** Work to complete **
Return the material below in full and exactly.

-- start Exercise input --

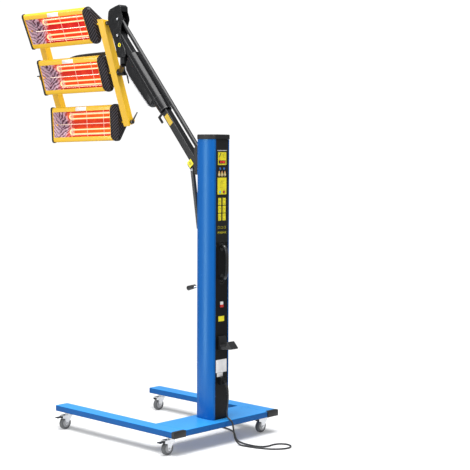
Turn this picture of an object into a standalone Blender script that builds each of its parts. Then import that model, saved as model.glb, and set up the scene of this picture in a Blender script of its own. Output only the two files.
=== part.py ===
"""Infrared paint curing lamp on a wheeled base: column with control panel, lifting arm and tilting heads.

Metres, +Z up. X runs across the base, Y from its front edge to the rear, and the control panel faces -Y.
"""
import math

import bpy
import bmesh
from mathutils import Matrix, Vector

# Clearances
GAP = 0.0003
OVERLAP = 0.0010
ROUND_SEGMENTS = 20
SMALL_SEGMENTS = 12
FEW_SEGMENTS = 8
TUBE_SIDES = 2
COIL_SIDES = 1
BEVEL_STEPS = 2
BEVEL_ANGLE = math.radians(40)
WELD_SHARE = 0.1
PATH_FINENESS = 24
CREASE_ANGLE = math.radians(35)

# Base frame of two legs and a crossbar
LEG_LENGTH = 0.866
LEG_WIDTH = 0.075
LEG_HEIGHT = 0.030
LEG_WALL = 0.0025
LEG_UNDERSIDE = 0.085
BASE_WIDTH = 0.716
CROSSBAR_DEPTH = 0.203
CROSSBAR_WALL = 0.004
EDGE_BEVEL = 0.002

# Casters
CASTER_INSET = 0.058
WHEEL_RADIUS = 0.0315
WHEEL_WIDTH = 0.022
WHEEL_BEVEL = 0.004
WHEEL_BORE_RADIUS = 0.0045
AXLE_RADIUS = 0.0040
CASTER_TRAIL = 0.025
SWIVEL_HEAD_RADIUS = 0.021
SWIVEL_HEAD_BOTTOM = 0.0705
CROWN_TOP = 0.0725
CROWN_THICKNESS = 0.0035
CROWN_FRONT = 0.014
CROWN_BACK = 0.050
CHEEK_THICKNESS = 0.003
CHEEK_GAP = 0.0015
CHEEK_BOSS = 0.010
CHEEK_EAR_BOTTOM = 0.0588
PEDAL_PIVOT_BACK = 0.0455
PEDAL_PIVOT_HEIGHT = 0.0645
PEDAL_HUB_RADIUS = 0.0038
PEDAL_LENGTH = 0.034
PEDAL_THICKNESS = 0.0042
PEDAL_SIDE_GAP = 0.0006

# Column
COLUMN_WIDTH = 0.106
COLUMN_FRONT = 0.045
COLUMN_BACK = 0.165
COLUMN_TOP = 1.459
COLUMN_BULGE = 0.0060
BULGE_QUARTER_SHARE = 0.75
COLUMN_CORNER = 0.006
RECESS_WIDTH = 0.085
RECESS_DEPTH = 0.008
COLUMN_WALL = 0.005
CAP_TOP = 1.481
CAP_RIM = 0.0025
CAP_BEVEL = 0.009

# Panels
PANEL_THICKNESS = 0.0057
PANEL_SPLIT = 0.969
POCKET_DEPTH = 0.0050
BUTTON_GAP = 0.0004
BUTTON_PROUD = 0.0020
BUTTON_LENGTH = 0.0050
BUTTON_TRAVEL = 0.0015
ROUND_BUTTON_RADIUS = 0.0055
SMALL_BUTTON_RADIUS = 0.0036
START_BUTTON_RADIUS = 0.0060
BUTTON_SPOTS = (
    ("plus_button", -0.0132, 1.3190, ROUND_BUTTON_RADIUS, "blue_plastic"),
    ("minus_button", 0.0132, 1.3190, ROUND_BUTTON_RADIUS, "blue_plastic"),
    ("mode_button_left", -0.0190, 1.2900, SMALL_BUTTON_RADIUS, "yellow_plastic"),
    ("mode_button_middle", 0.0, 1.2900, SMALL_BUTTON_RADIUS, "yellow_plastic"),
    ("mode_button_right", 0.0196, 1.2900, SMALL_BUTTON_RADIUS, "yellow_plastic"),
    ("start_button", -0.0141, 1.2082, START_BUTTON_RADIUS, "green_plastic"),
    ("stop_button", 0.0129, 1.2082, START_BUTTON_RADIUS, "red_plastic"),
)

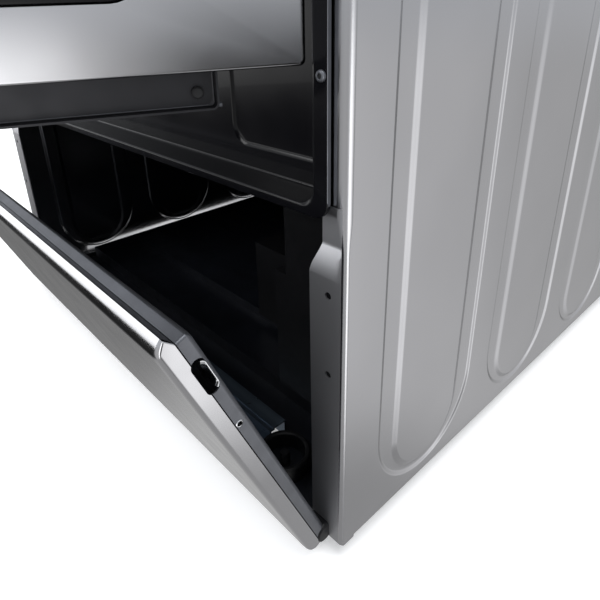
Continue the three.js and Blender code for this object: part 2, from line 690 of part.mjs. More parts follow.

-- end Exercise input --

** Solution **
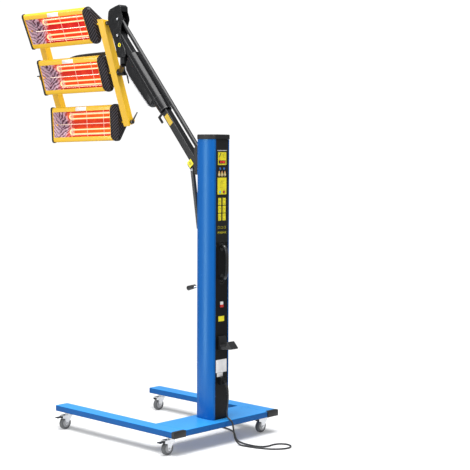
Turn this picture of an object into a standalone Blender script that builds each of its parts. Then import that model, saved as model.glb, and set up the scene of this picture in a Blender script of its own. Output only the two files.
=== part.py ===
"""Infrared paint curing lamp on a wheeled base: column with control panel, lifting arm and tilting heads.

Metres, +Z up. X runs across the base, Y from its front edge to the rear, and the control panel faces -Y.
"""
import math

import bpy
import bmesh
from mathutils import Matrix, Vector

# Clearances
GAP = 0.0003
OVERLAP = 0.0010
ROUND_SEGMENTS = 20
SMALL_SEGMENTS = 12
FEW_SEGMENTS = 8
TUBE_SIDES = 2
COIL_SIDES = 1
BEVEL_STEPS = 2
BEVEL_ANGLE = math.radians(40)
WELD_SHARE = 0.1
PATH_FINENESS = 24
CREASE_ANGLE = math.radians(35)

# Base frame of two legs and a crossbar
LEG_LENGTH = 0.866
LEG_WIDTH = 0.075
LEG_HEIGHT = 0.030
LEG_WALL = 0.0025
LEG_UNDERSIDE = 0.085
BASE_WIDTH = 0.716
CROSSBAR_DEPTH = 0.203
CROSSBAR_WALL = 0.004
EDGE_BEVEL = 0.002

# Casters
CASTER_INSET = 0.058
WHEEL_RADIUS = 0.0315
WHEEL_WIDTH = 0.022
WHEEL_BEVEL = 0.004
WHEEL_BORE_RADIUS = 0.0045
AXLE_RADIUS = 0.0040
CASTER_TRAIL = 0.025
SWIVEL_HEAD_RADIUS = 0.021
SWIVEL_HEAD_BOTTOM = 0.0705
CROWN_TOP = 0.0725
CROWN_THICKNESS = 0.0035
CROWN_FRONT = 0.014
CROWN_BACK = 0.050
CHEEK_THICKNESS = 0.003
CHEEK_GAP = 0.0015
CHEEK_BOSS = 0.010
CHEEK_EAR_BOTTOM = 0.0588
PEDAL_PIVOT_BACK = 0.0455
PEDAL_PIVOT_HEIGHT = 0.0645
PEDAL_HUB_RADIUS = 0.0038
PEDAL_LENGTH = 0.034
PEDAL_THICKNESS = 0.0042
PEDAL_SIDE_GAP = 0.0006

# Column
COLUMN_WIDTH = 0.106
COLUMN_FRONT = 0.045
COLUMN_BACK = 0.165
COLUMN_TOP = 1.459
COLUMN_BULGE = 0.0060
BULGE_QUARTER_SHARE = 0.75
COLUMN_CORNER = 0.006
RECESS_WIDTH = 0.085
RECESS_DEPTH = 0.008
COLUMN_WALL = 0.005
CAP_TOP = 1.481
CAP_RIM = 0.0025
CAP_BEVEL = 0.009

# Panels
PANEL_THICKNESS = 0.0057
PANEL_SPLIT = 0.969
POCKET_DEPTH = 0.0050
BUTTON_GAP = 0.0004
BUTTON_PROUD = 0.0020
BUTTON_LENGTH = 0.0050
BUTTON_TRAVEL = 0.0015
ROUND_BUTTON_RADIUS = 0.0055
SMALL_BUTTON_RADIUS = 0.0036
START_BUTTON_RADIUS = 0.0060
BUTTON_SPOTS = (
    ("plus_button", -0.0132, 1.3190, ROUND_BUTTON_RADIUS, "blue_plastic"),
    ("minus_button", 0.0132, 1.3190, ROUND_BUTTON_RADIUS, "blue_plastic"),
    ("mode_button_left", -0.0190, 1.2900, SMALL_BUTTON_RADIUS, "yellow_plastic"),
    ("mode_button_middle", 0.0, 1.2900, SMALL_BUTTON_RADIUS, "yellow_plastic"),
    ("mode_button_right", 0.0196, 1.2900, SMALL_BUTTON_RADIUS, "yellow_plastic"),
    ("start_button", -0.0141, 1.2082, START_BUTTON_RADIUS, "green_plastic"),
    ("stop_button", 0.0129, 1.2082, START_BUTTON_RADIUS, "red_plastic"),
)

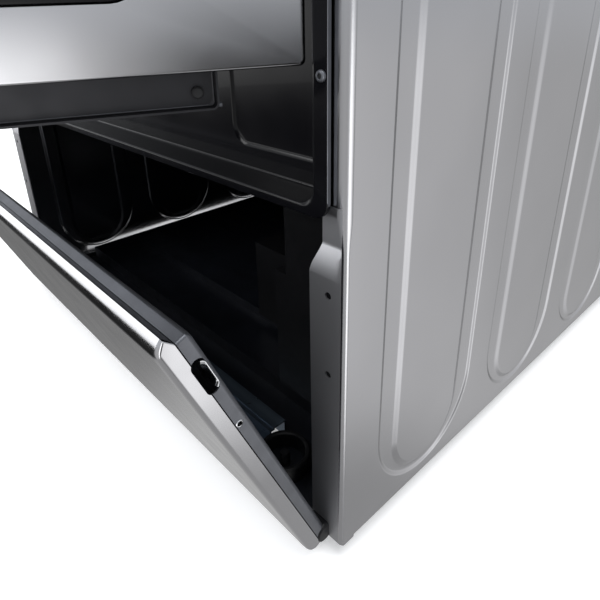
Continue the three.js and Blender code for this object: part 2, from line 690 of part.mjs. More parts follow.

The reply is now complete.